Les reporters Serge Michel et Serge Enderlin ont passé cinq mois dans les points chauds de l’industrie pétrolière. Qu’ont-ils vu et appris? Comment cette expérience les a-t-elle changés?

Serge Michel et Serge Enderlin avaient une envie très forte d’écrire un livre de reportage. L’idée de partir ensemble sur les routes du pétrole brut leur est venue lors d’une soirée arrosée d’un carburant à peine plus raffiné. Je sais de quoi je parle car j’étais là aussi.

C’était à Téhéran au printemps de l’année dernière. Serge Michel y était correspondant pour divers journaux francophones, dont Largeur.com. Il venait de recevoir le prix Albert Londres et accueillait deux confrères dans son grand appartement de la rue Qhoddami.

C’est là, autour d’un jerrycan rempli d’une essence inférieure, que Serge Michel et Serge Enderlin se sont aperçus qu’ils partageaient le même goût pour le travel writing, le carnet de route à l’anglo-saxonne. Ils se connaissaient encore mal, malgré leur même âge, 33 ans, et des parcours très parallèles dans la presse francophone; ils avaient tous les deux travaillé pour le Nouveau Quotidien et signaient régulièrement des reportages dans Le Temps, dont Serge Enderlin est le chef du service international.

Ils ont parlé de leurs voyages respectifs en Asie centrale, de pipelines géostratégiques, de trafiquants caucasiens et de mosquées bleues, si je me souviens bien. Nous avons beaucoup bu.

Et puis ils ont imaginé un livre de travel writing qui raconterait la planète pétrole, un grand reportage qui partirait du Texas de George W. Bush pour aboutir dans l’Irak de Saddam Hussein, avec des étapes en Sibérie, à Qatar, dans le golfe de Guinée et au Kazakhstan. Je les écoutais délirer. Je les ai sûrement encouragés d’une manière embrumée, sans penser que le livre sortirait un jour de presse.

Et depuis ce matin, il est là, magnifique, impressionnant. Près d’un kilo de travel writing que je vais m’empresser de lire, et des photos poignantes de Paolo Woods, 33 ans, photo-reporter avec qui les deux Serge ont parcouru les routes de l’or noir.

Pendant cinq mois, ils ont sillonné toutes les contrées mentionnées ci-dessus pour comprendre le fonctionnement de ce «monde de brut». Comment ont-ils été changés par cette expérience?

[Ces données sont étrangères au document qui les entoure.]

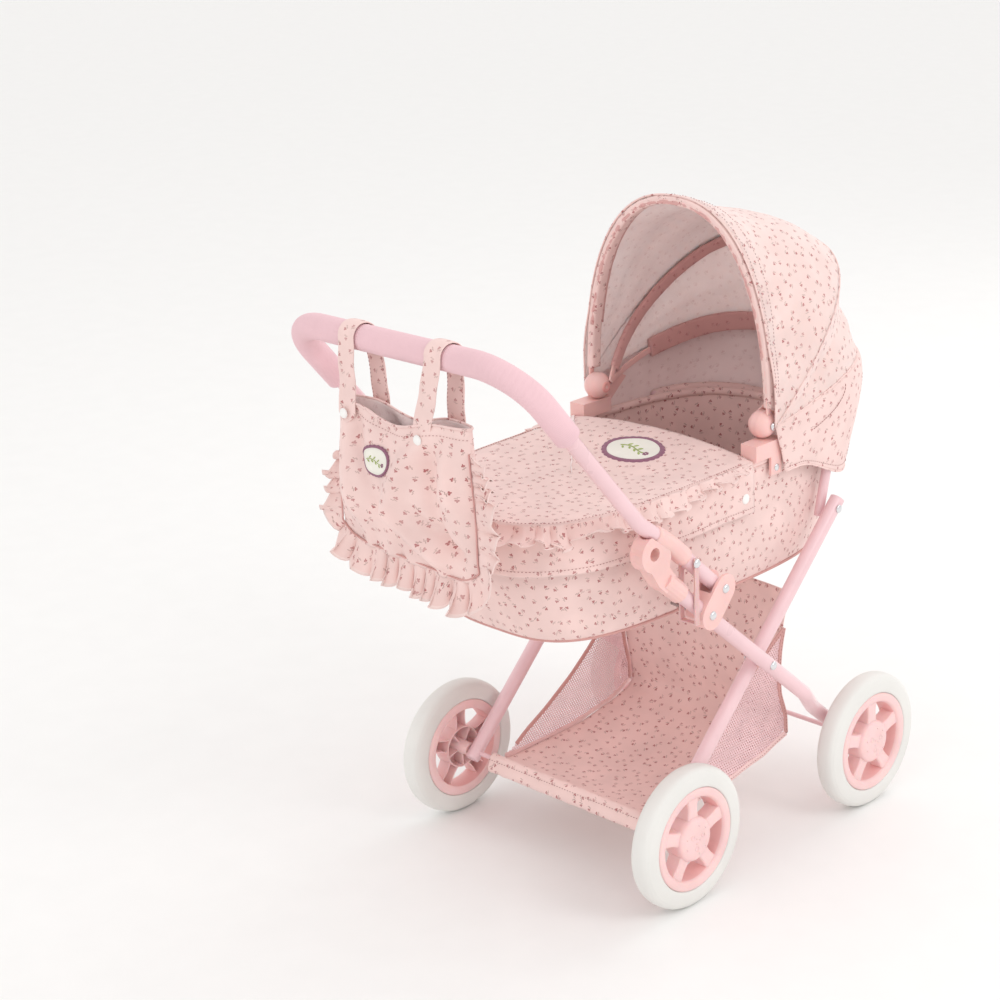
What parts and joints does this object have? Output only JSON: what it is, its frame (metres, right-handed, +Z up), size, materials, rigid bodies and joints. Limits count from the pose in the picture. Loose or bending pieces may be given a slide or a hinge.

Je leur ai envoyé le questionnaire suivant, ils ont répondu par e-mail.

A quoi pensez-vous, aujourd’hui, quand vous faites le plein à une station service?

SE: Que l’essence n’est pas assez chère, et qu’on vole les peuples des pays sous lesquels le pétrole gargouille. Mais que, toute honte bue, c’est très bien comme ça, et que comme tout bon citoyen irresponsable, insensible à la misère des autres, il est urgent de râler dès que le prix du litre augmente à la pompe…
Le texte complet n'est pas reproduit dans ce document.